Он поехал к нам, чтобы увидеть все своими глазами. Это было весной 1930 года. Хоней подписал годичный контракт: посмотрю, поработаю, уеду.

Он не был безработным у себя на родине. Не был и отрезанным ломтем. Был женат, имел детей. У него были доллары, припасенные на черный день, собственный дом и автомобиль. Да, уже тогда, сорок лет назад, был автомобиль.

Он уезжал, чтобы вернуться в Америку через год.

Вернулся через одиннадцать месяцев. Уговорил жену, с трудом уговорил, поехать в Сталинград вместе с детьми. Только на один год, потом они вместе вернутся в Америку.

Пока жена нехотя собиралась в дальнюю дорогу, муж мало помогал ей: ему не давали покоя, приглашали в рабочие клубы. Он рассказывал там о Советском Союзе.

Видел ли он все, что встретил тогда на Волге, сквозь розовые очки мечтателя?

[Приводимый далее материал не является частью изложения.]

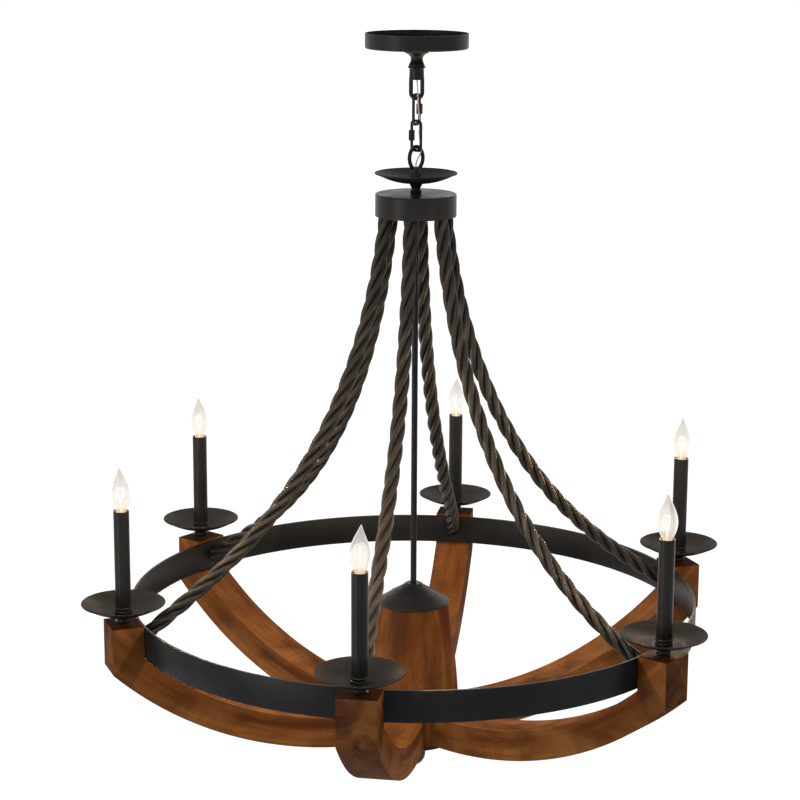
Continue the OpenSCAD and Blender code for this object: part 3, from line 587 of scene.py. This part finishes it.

— Я приехал, и я, конечно, не знал языка. У меня была переводчица. Я обучал русских парней, как надо работать на станках. Это были парни из деревни. Они хотели знать много, но знали очень мало. И вот в один из первых дней парень с грубым голосом останавливает станок, другой тоже, третий за ними. Я — к переводчице: "Почему?" — "Мы делаем перекур десять минут". — "Почему?" — "А по советскому закону". Я подумал, будто действительно есть такой закон. Парни обманули меня. Но я об этом не рассказывал в Америке. Я понял, что это было мальчишество. На другой день они сами сознались, что такого закона нет. Я рассказывал в Америке о других советских законах. О настоящих законах. И это были очень хорошие для рабочих законы.

Фрэнк Бруно Хоней вернулся на Волгу с семьей. Жене здесь ничего не нравилось. Ей не нравилось здесь еще до того, как она приехала, она была недовольна Россией еще в Америке. Начались стычки. И однажды она сказала: "Ну, вот что, завтра готовь мне визу, не хочу я здесь жить". Сыновья — старшему было тринадцать — тянулись к матери, они еще не обжились на новом месте, тосковали по бейсболу, им был непонятен язык.

Они уехали. Хоней остался. Ему поручили обучать "семитысячников", комсомольцев, добровольно приехавших на стройку, чтобы стать тракторостроителями.

— Ребята были дурно одеты. Многие в лаптях. Ну, обед. Бегут к кипятку с кружками, с кусками хлеба. Черный хлеб, густой, липкий, тяжелый. Я спрашиваю — почему не в столовую? А там, отвечают, одна бурда, тот же кипяток, только с листьями капусты. "Так каждый день?" — "Нет, иногда с картофелиной". Жили в бараках. Холод, парни собираются в группу и так спят, чтобы теплее было. Ночью крик: "Вставайте, оборудование прибыло! Давай, давай!" И встают среди ночи, идут разгружать вагоны. Давай, давай!

Мистер Хоней к негодованию своих американских коллег в 1931 году отказался получать валюту, сказав, что хочет жить на советские деньги, как советский инженер.